The backdrop of irrevocable development lends the exhibition an air of poignancy; the people don’t have much say in the direction of their country, so they make art. In this regard, the exhibition has a conceptual resonance to Taman Kenangan by Izat Arif, a contemporary of Singh’s, which was presented at ILHAM Gallery last November. Izat’s installation presented blueprints and models for the creation of a conceptual “memory park”, satirising the bureaucratisation of memory and desire like so many new developments in Malaysia which claim to benefit the nation. In Taman Kenangan, the impact and purport of urban development projects are hollowed-out, and the real playground of memory is just an empty construction site full of sand and dirty tarpaulin. 
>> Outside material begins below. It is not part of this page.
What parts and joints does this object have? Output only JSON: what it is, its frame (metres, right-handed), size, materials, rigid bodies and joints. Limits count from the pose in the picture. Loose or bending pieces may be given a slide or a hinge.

Singh’s project seems like a similar critique of the modern city wherein genuine emotions and fond childhood memories do not last for too long before the effect of incessant development shrivels them up into rust, into dust. Through the poetic arrangements of his assemblages, he evokes precarious, long-lost feelings of tenderness and naivety, while his use of the found object renews a sense of spontaneity. He restores a certain honour upon this urban detritus, making it purposeful again. These objects age too, just like people. New technologies lose relevance, too, at a rate that increases daily. In the end, Tagistan doesn’t seem like too bad a final resting place. 

Tagistan, a solo exhibition by Dhavinder Singh, ran from Oct 1 to Nov 15, 2020 at the new wing of the Zhongshan Building in Kampung Attap, Kuala Lumpur.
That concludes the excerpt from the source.